3    Naming two persons who live in different households as persons with whom the child is to live. The Order will specify the time that the child will live in each household.  Effectively this is a shared care arrangement and allows the child to live with both parents in their respective households following separation.  The division of the child's time in each household may not necessarily be equal.

The benefits of having a Child Arrangements Order
If you are the person named with whom a child is to live in a Child Arrangements Order, this would entitle you to take the child abroad for up to one month without the consent of the other parent or the permission of the Court.  If you are not a parent named as the person with whom a child lives under a Child Arrangements Order, then you would not have that right.  If you wish to take your child abroad for a holiday then you would have to apply to the Court for what is known as  a Specific Issue Order if the other parent will not consent.

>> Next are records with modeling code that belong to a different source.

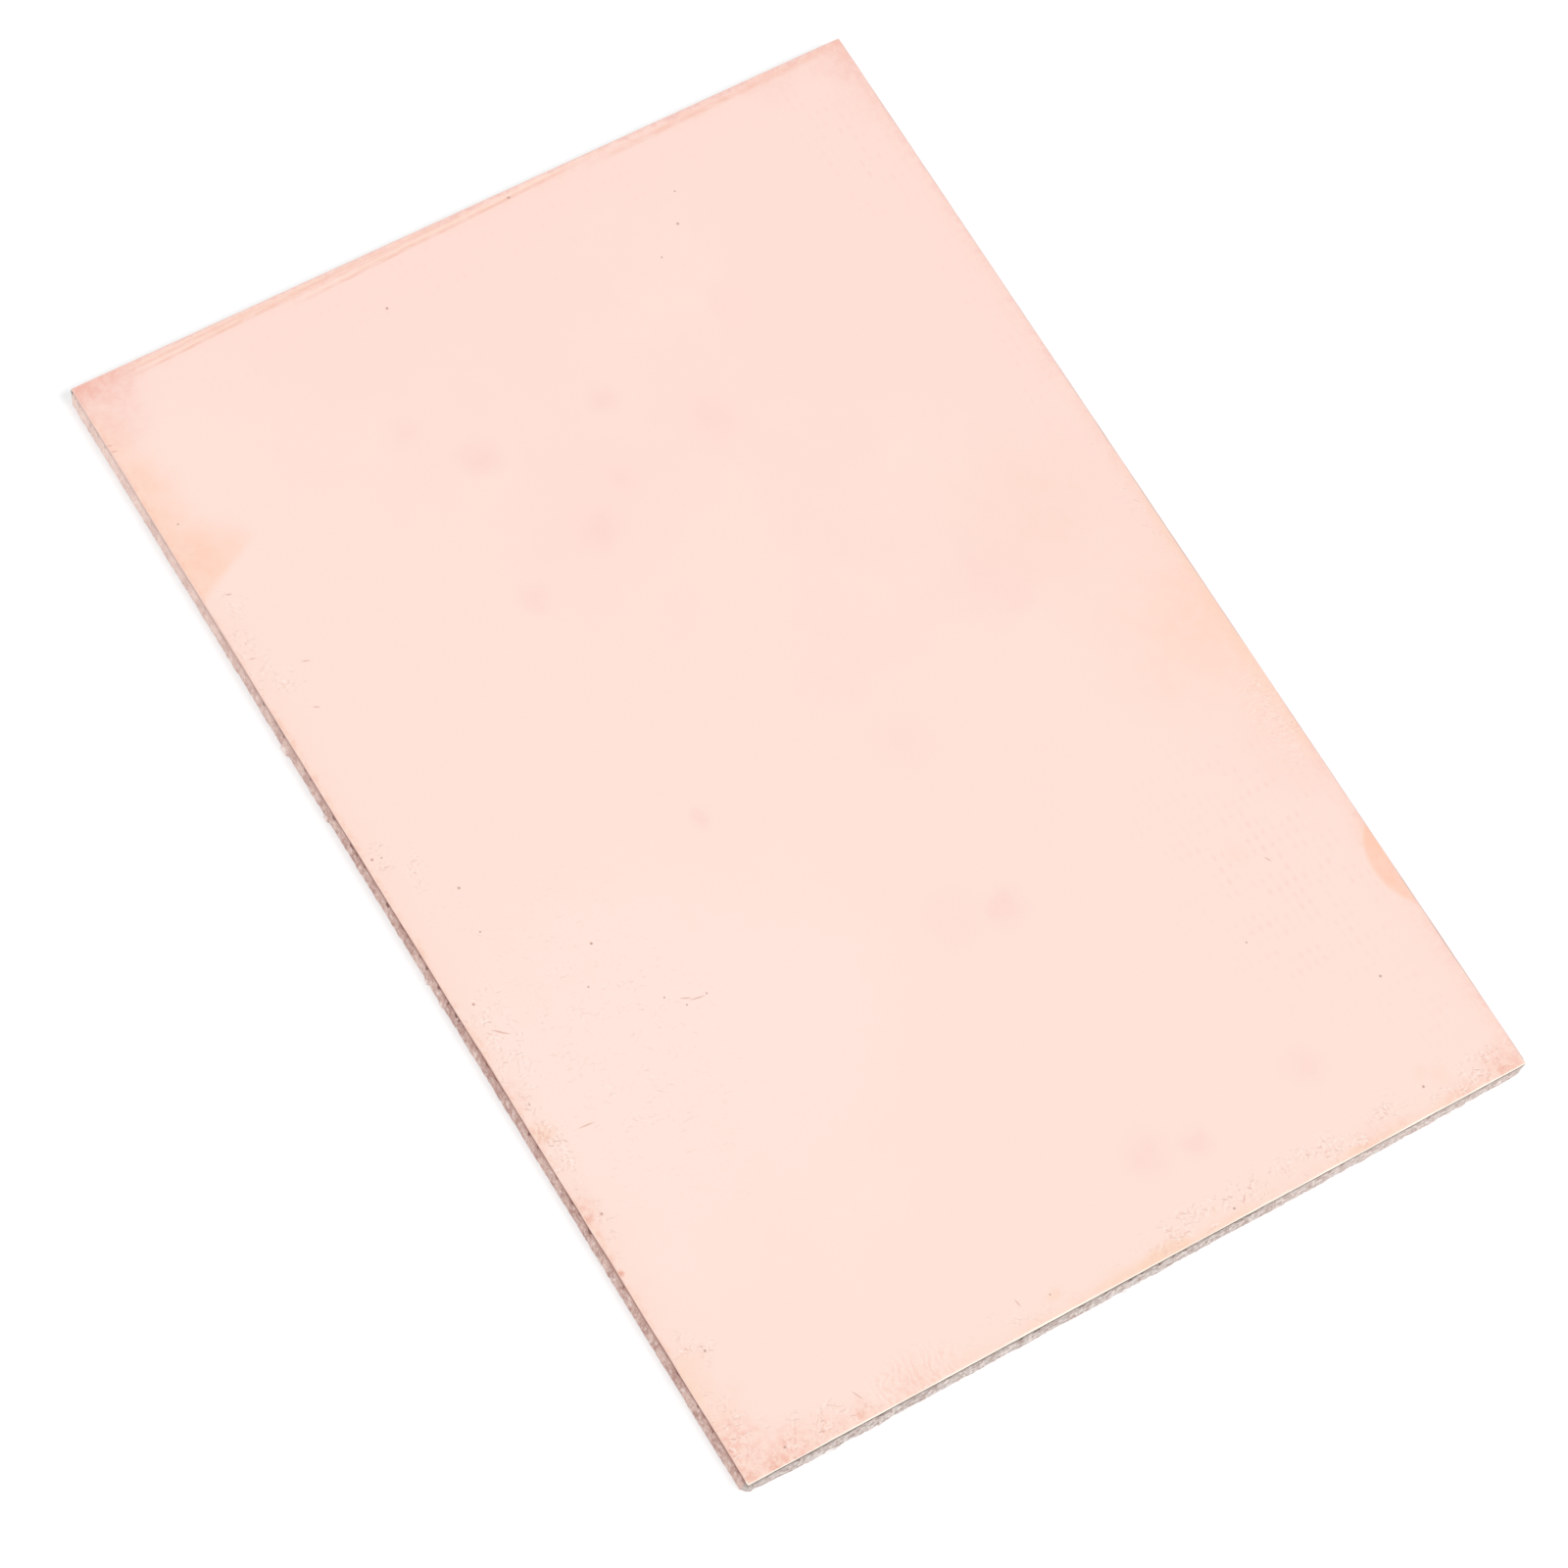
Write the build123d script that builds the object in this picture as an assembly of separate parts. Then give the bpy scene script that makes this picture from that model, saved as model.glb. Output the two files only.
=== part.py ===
from build123d import *
import os

# A blank of copper clad board: a glass-epoxy laminate with copper foil bonded to its upper face.
# It was cut to size on a guillotine, and its four edges show that cut:
#   the blade draws the foil down over the rim, then shears an upright band,
#   and below that band the laminate breaks away along a leaning face.
# Millimetres, +Z up, resting on Z = 0. The origin is below the middle of the copper face.
# X runs the long way. The front end is at +X, the back end at -X,
# the left side at -Y and the right side at +Y.

# Overall sizes, the outline being that of the copper face
board_length = 100.0
board_width = 70.0
board_thickness = 1.6
foil_thickness = 0.035

# The rim that the blade draws down
roll_reach = 0.30
roll_depth = 0.05

# The upright band below the rim, and the broken lower corner
sheared_band = 0.35
arris_height = 0.12
arris_reach = 0.07

# How far the tips of the break reach out at the foot of each edge, or in where it is negative.
# Opposite edges lean the same way, since the blade always falls on the same hand.
front_lean = 0.42
back_lean = -0.20
left_lean_at_front = 0.42
left_lean_at_back = 0.25
right_lean_at_front = 0.08
right_lean_at_back = -0.06

# Torn lumps of resin and glass that stand out from the foot of the left side:
# place along X, half of their length, and how far they stand out.
# Each is a low cone, and its top is a share of the radius that lies inside the sheet.
left_lumps = ((-16.6, 0.50, 0.14), (-10.3, 0.32, 0.12), (4.65, 0.28, 0.08), (6.8, 0.25, 0.06))
lump_height = 0.50
lump_top_share = 0.35

# Corners knocked off the foot of the laminate: how far each cut runs along both edges, and up
front_left_knock = 0.45
front_right_knock = 0.60
back_left_knock = 0.25
knock_height = 0.90

# Worked out from the sizes above
half_length = board_length / 2
half_width = board_width / 2
rim_height = board_thickness - roll_depth
break_height = rim_height - foil_thickness - sheared_band


def slab_section(half_span, low_lean, high_lean, top, run_on=0.0):
    """Outline of the board cut across, with its drawn rims and leaning breaks, up to the given top.

    With a run_on, the broken lower corners run on below the underside by that much.
    """
    rim = top - roll_depth
    low_foot = -half_span - low_lean
    high_foot = half_span + high_lean
    arris_run = arris_reach * (arris_height + run_on) / arris_height
    with BuildSketch() as section:
        with BuildLine():
            flat = Line((-half_span + roll_reach, top), (half_span - roll_reach, top))
            high_roll = TangentArc(flat @ 1, (half_span, rim), tangent=(1, 0))
            high_side = Polyline(
                high_roll @ 1,
                (half_span, break_height),
                (high_foot, arris_height),
                (high_foot - arris_run, -run_on),
            )
            bottom = Line(high_side @ 1, (low_foot + arris_run, -run_on))
            low_side = Polyline(
                bottom @ 1,
                (low_foot, arris_height),
                (-half_span, break_height),
                (-half_span, rim),
            )
            TangentArc(flat @ 0, low_side @ 1, tangent=(-1, 0))
        make_face()
    return section.sketch


def across_plane(x):
    """Plane whose own X runs along the board's Y and whose own Y runs up."""
    return Plane(origin=(x, 0, 0), x_dir=(0, 1, 0), z_dir=(1, 0, 0))


def along_plane(y):
    """Plane whose own X runs along the board's X and whose own Y runs up."""
    return Plane(origin=(0, y, 0), x_dir=(1, 0, 0), z_dir=(0, -1, 0))


def slab(top):
    """The sheared blank up to the given top: what its two crossing sections share."""
    past_ends = half_length + max(front_lean, back_lean) + board_thickness
    past_sides = half_width + board_thickness
    back_share = 0.5 - past_ends / board_length
    front_share = 0.5 + past_ends / board_length

    def lean_at(share, lean_at_back, lean_at_front):
        return lean_at_back + share * (lean_at_front - lean_at_back)

    ends = []
    for x, share in ((-past_ends, back_share), (past_ends, front_share)):
        left = lean_at(share, left_lean_at_back, left_lean_at_front)
        right = lean_at(share, right_lean_at_back, right_lean_at_front)
        section = slab_section(half_width, left, right, top, run_on=arris_height)
        ends.append(across_plane(x) * section)
    lengthways = loft(ends, ruled=True)
    crossways = extrude(
        along_plane(past_sides) * slab_section(half_length, back_lean, front_lean, top),
        amount=2 * past_sides,
    )
    return lengthways & crossways


def corner_knock(x_side, y_side, x_lean, y_lean, knock):
    """Wedge that takes the foot off one corner, cut by a plane that leans in toward the bottom."""
    foot = Vector(x_side * (half_length + x_lean), y_side * (half_width + y_lean), 0)
    along_x = foot - Vector(x_side * knock, 0, 0)
    along_y = foot - Vector(0, y_side * knock, 0)
    up = foot + Vector(0, 0, knock_height)
    cut = Plane(Face(Wire.make_polygon([along_x, along_y, up], close=True)))
    outward = Vector(x_side, y_side, 0)
    if cut.z_dir.dot(outward) < 0:
        cut = Plane(origin=cut.origin, x_dir=cut.x_dir, z_dir=-cut.z_dir)
    reach = 4 * max(knock, knock_height)
    return cut * Box(reach, reach, reach, align=(Align.CENTER, Align.CENTER, Align.MIN))


def torn_lump(x, half_span, reach):
    """Low tapering lump on the foot of the left side, most of it inside the sheet."""
    share = (x + half_length) / board_length
    lean = left_lean_at_back + share * (left_lean_at_front - left_lean_at_back)
    radius = (half_span**2 + reach**2) / (2 * reach)
    middle_y = -half_width - lean - reach + radius
    lump = Cone(
        bottom_radius=radius,
        top_radius=(radius - reach) * lump_top_share,
        height=lump_height,
        align=(Align.CENTER, Align.CENTER, Align.MIN),
    )
    return Pos(x, middle_y, 0) * lump


def laminate():
    """The glass-epoxy sheet under the foil, with its torn lumps and knocked corners."""
    sheet = slab(board_thickness - foil_thickness)
    for x, half_span, reach in left_lumps:
        sheet += torn_lump(x, half_span, reach)
    sheet -= corner_knock(1, -1, front_lean, left_lean_at_front, front_left_knock)
    sheet -= corner_knock(1, 1, front_lean, right_lean_at_front, front_right_knock)
    sheet -= corner_knock(-1, -1, back_lean, left_lean_at_back, back_left_knock)
    return sheet


def copper_foil():
    """The foil: the top of the full slab that stands above the laminate."""
    return slab(board_thickness) - slab(board_thickness - foil_thickness)


os.makedirs("parts", exist_ok=True)
export_step(laminate(), "parts/laminate.step")
export_step(copper_foil(), "parts/copper_foil.step")
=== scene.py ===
import math
from functools import partial

import bmesh
import bpy
from mathutils import Matrix, Vector, noise


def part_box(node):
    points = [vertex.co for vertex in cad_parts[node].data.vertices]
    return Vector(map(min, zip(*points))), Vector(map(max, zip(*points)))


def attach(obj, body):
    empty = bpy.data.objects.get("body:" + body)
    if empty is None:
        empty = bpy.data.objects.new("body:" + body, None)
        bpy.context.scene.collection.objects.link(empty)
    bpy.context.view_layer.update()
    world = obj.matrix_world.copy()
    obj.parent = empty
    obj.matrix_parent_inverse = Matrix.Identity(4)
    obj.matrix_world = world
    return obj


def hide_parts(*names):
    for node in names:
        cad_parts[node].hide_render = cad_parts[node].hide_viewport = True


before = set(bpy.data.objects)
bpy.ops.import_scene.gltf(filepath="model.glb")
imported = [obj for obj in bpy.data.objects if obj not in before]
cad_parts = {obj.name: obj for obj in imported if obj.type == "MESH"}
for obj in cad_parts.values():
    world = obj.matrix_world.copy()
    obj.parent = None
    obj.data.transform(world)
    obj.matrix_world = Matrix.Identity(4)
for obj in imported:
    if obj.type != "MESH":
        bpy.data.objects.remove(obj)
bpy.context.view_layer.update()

# Copper clad board: a bright copper foil on a sheet of glass-epoxy laminate, cut on a guillotine.
# Metres, in the CAD's own frame. The foil faces up and the long way is X.
# Front end +X, back end -X, left side -Y, right side +Y; the camera sees the front end and left side.

foilLow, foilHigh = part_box("copper_foil")
mm = 0.001

halfX = (foilHigh.x - foilLow.x) / 2
halfY = (foilHigh.y - foilLow.y) / 2
topZ = foilHigh.z
foilThickness = 0.035 * mm
print("frame loaded, board", *[round(size / mm, 2) for size in (halfX * 2, halfY * 2, topZ)], "mm")


# The guillotined edge, which the foil and the laminate share

edgeShape = dict(
    pitch=0.125 * mm,       # spacing of the points along the edge
    rollReach=0.30 * mm,    # how far in from the edge the foil is drawn down
    rollDepth=0.05 * mm,
    rollDrift=0.35,         # share by which reach and depth change along the edge
    rollDriftPitch=3.5 * mm,
    wander=0.03 * mm,       # how far the cut strays inward from a straight line
    wanderParts=((7 * mm, 0.7, 0), (1.1 * mm, 0.6, 5)),     # scale, share and step of the seed
    seed=11.0,
    fewest=100,             # points left round the flat middle of a face
    firstGap=0.2 * mm,      # between the rings there, and twice as much each time
)


def edgeNoise(home, scale, shift, height=0.0):
    # smooth noise from -1 to 1 that follows the outline, scale in metres
    return noise.noise(Vector((home.x / scale + shift, home.y / scale - shift, height + shift * 0.37)))


def outward(home):
    # which way is out at a point of the outline, both ways at a corner
    wayX = math.copysign(1, home.x) if abs(home.x) > halfX - 1e-6 else 0
    wayY = math.copysign(1, home.y) if abs(home.y) > halfY - 1e-6 else 0
    return Vector((wayX, wayY, 0))


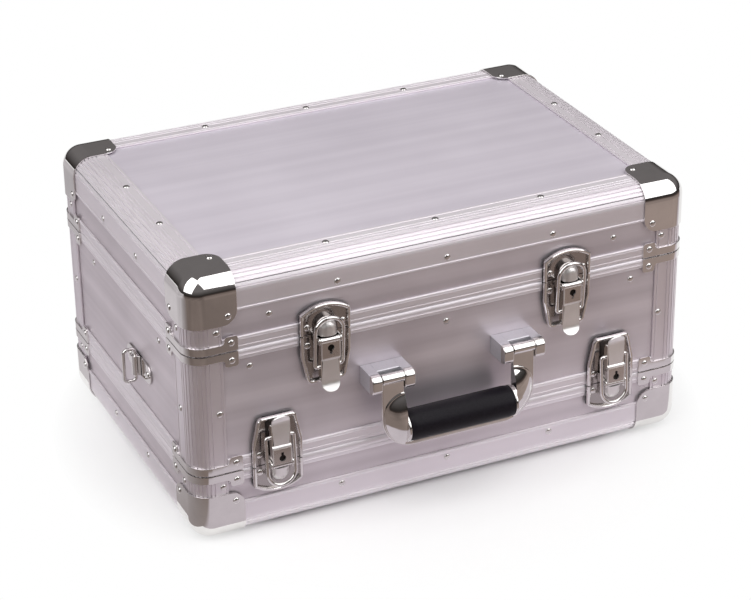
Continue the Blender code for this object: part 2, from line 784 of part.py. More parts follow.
def dome():
    """The rounded hook inside the bail, which lies behind the bail's top so that the lid can lift away."""
    top = BAIL_TOP_HEIGHT - BAIL_WIRE_RADIUS - CLEARANCE
    half = DOME_WIDTH / 2
    corners = [
        (half, DOME_LOW, 0), (half, DOME_HIGH, DOME_CORNER_RADIUS),
        (-half, DOME_HIGH, DOME_CORNER_RADIUS), (-half, DOME_LOW, 0),
    ]
    bm = bmesh.new()
    bm.from_mesh(prism(softened(corners), PAN_FLOOR, top))
    bmesh.ops.dissolve_limit(bm, angle_limit=FLAT_ANGLE, verts=bm.verts, edges=bm.edges)
    rounded = [e for e in bm.edges if all(abs(v.co.z - top) < CLEARANCE for v in e.verts)]
    bmesh.ops.bevel(bm, geom=rounded, offset=DOME_BEVEL, segments=2, profile=0.5, affect="EDGES")
    mesh = bpy.data.meshes.new("dome")
    bm.to_mesh(mesh)
    bm.free()
    return mesh


def latch_catch():
    """The upper plate of a latch with its hook and rivets."""
    half = LATCH_WIDTH / 2
    outline = crowned(half, LATCH_SEAM_GAP, CATCH_SHOULDER, CATCH_CROWN)
    pocket = crowned(half - PAN_BORDER, -OVERRUN, CATCH_SHOULDER - PAN_BORDER, CATCH_CROWN - PAN_BORDER)
    return united(pan(outline, pocket), dome(), latch_rivets(CATCH_RIVET_LEVEL))


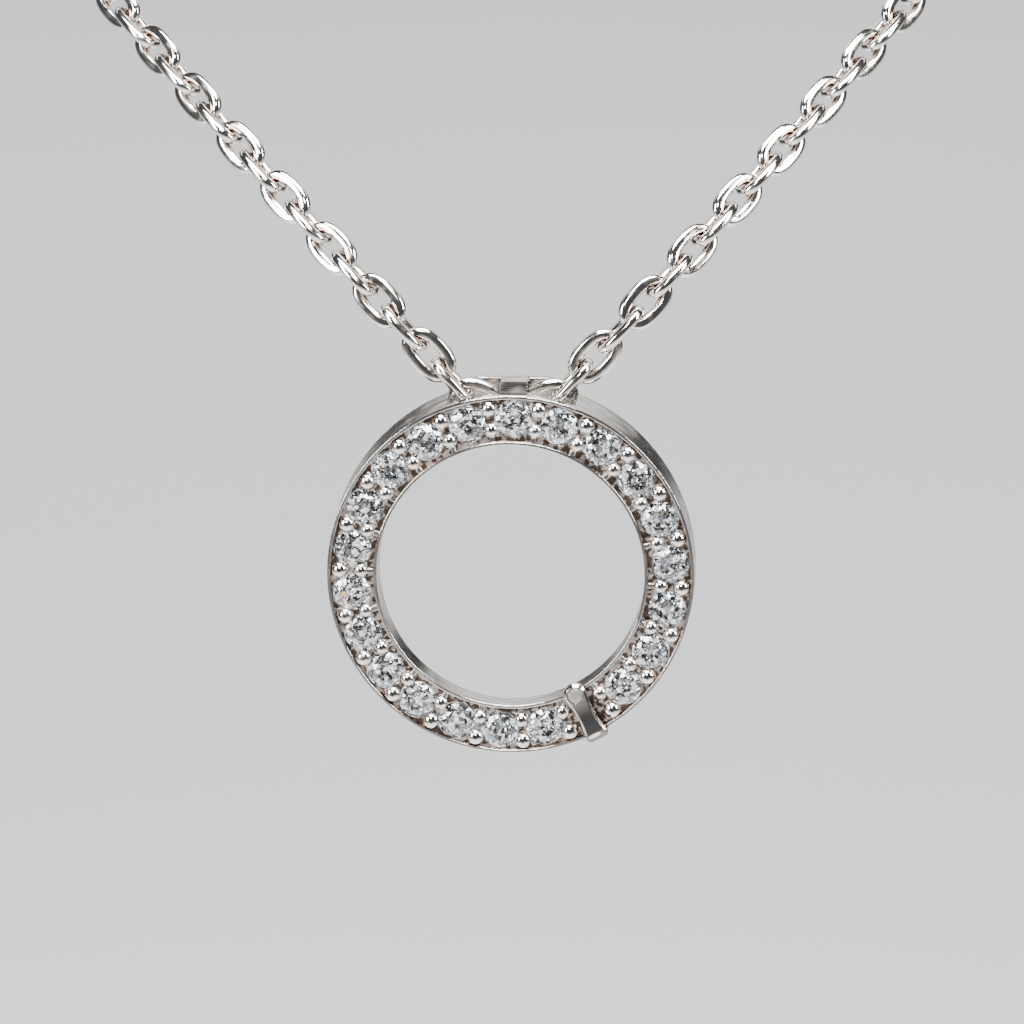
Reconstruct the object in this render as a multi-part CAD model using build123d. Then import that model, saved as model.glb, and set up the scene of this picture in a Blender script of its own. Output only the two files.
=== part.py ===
from build123d import *
import math
import os

os.makedirs("parts", exist_ok=True)

# Ring setting, the polished white metal circle that holds the stones
ring_inner_radius = 5.48
band_width = 2.02
ring_depth_top = 2.60
ring_depth_bottom = 0.95
wall_taper = 1.7
rim_width = 0.13
channel_depth = 0.15

# Round brilliant stones in their drilled seats
stone_diameter = 1.52
stone_spacing = 0.335
stone_shift = 0.05
table_share = 0.57
crown_angle = 34.5
girdle_height = 0.05
pavilion_angle = 41.0
girdle_sink = 0.13
seat_gap = 0.025
seat_drill_radius = 0.30
place_shift = 2.4
place_drift = 1.8
widest_drift_angle = 142.0
bar_place_share = 0.41

# Beads raised over the girdles, with ridges that tie the inner ones to the rim
inner_bead_radius = 0.33
outer_bead_radius = 0.37
inner_bead_offset = 0.41
outer_bead_offset = 0.46
bead_sink = 0.05
ridge_width = 0.20
ridge_drop = 0.04

# Plain bar across the band and its pin
bar_width = 0.95
bar_waist = 0.74
bar_edge = 0.09
bar_thickness = 0.34
bar_lift = 0.03
bar_inner_reach = 0.34
bar_outer_reach = 0.26
bar_leg = 0.75
bar_round = 0.28
bar_bend_radius = 0.40
pin_head_radius = 0.285
pin_head_height = 0.08
pin_head_proud = 0.02
pin_shank_radius = 0.12
pin_length = 0.80
pin_gap = 0.02

# Cable chain of faceted oval links
link_width = 1.68
link_length = 2.48
wire_width = 0.42
wire_thickness = 0.31
wire_bevel = 0.11
link_gap = 0.14
end_sides = 6
middle_roll = 22.0
middle_step = 1.33
second_step = 1.34

# Passage for the chain behind the top of the ring
front_skin = 0.42
passage_gap = 0.15
slot_half_width = 2.63
rail_thickness = 0.28
rail_rise = 0.28
rail_flat_half = 1.42
rail_shoulder_half = 1.90
rail_shoulder_drop = 0.15
rail_post_rise = 0.34
strap_width = 1.10
strap_thickness = 0.22
strap_shift = 0.10
chain_drop = 0.75
pendant_turn = 3.0
turned_points = 3
turn_reach = 10.0

# Clasp at the nape
clasp_body_length = 7.0
clasp_wide = 4.0
clasp_narrow = 2.6
clasp_thickness = 1.5
clasp_window = 1.9
clasp_eye_radius = 1.00
clasp_eye_wall = 0.45
clasp_eye_overlap = 0.30
clasp_gap = 0.10
clasp_edge_round = 0.30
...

Orders regulating the contact arrangements
If the amount of time or level of frequency that a child spends with the other parent cannot be agreed between the parents, it may well be necessary to apply to the Court for a Child Arrangements Order to settle these arrangements.  There are a number of types of contact that can be ordered including direct and indirect contact arrangements.  They include arrangements whereby the child will have contact with a named person by staying with them or visiting them.  Indirect contact may be by way of letter, email, Skype, Instant Meassages or telephone.  The Court may also order overnight or visiting contact arrangements, supervised and unsupervised contact arrangements.  Child Arrangements Orders usually come to an end when a child reaches the age of 16 years but can continue until a child is 18 years old,  In exceptional circumstances, the Court can stipulate the duration of the Child Arrangements Order.  If the child's parents live together for a continuous period of more than 6 months after the Order has been made then a Child Arrangements Order will automatically end.

When should you apply for Child Arrangements Orders?
In general terms there is a 'no Order presumption', which means that the Court will not make Orders unless it is in the child's best interests to do so.  Accordingly, if parents agree where children are living and how often contact arrangements are going to take place then there is no need to apply for any Court Order at all.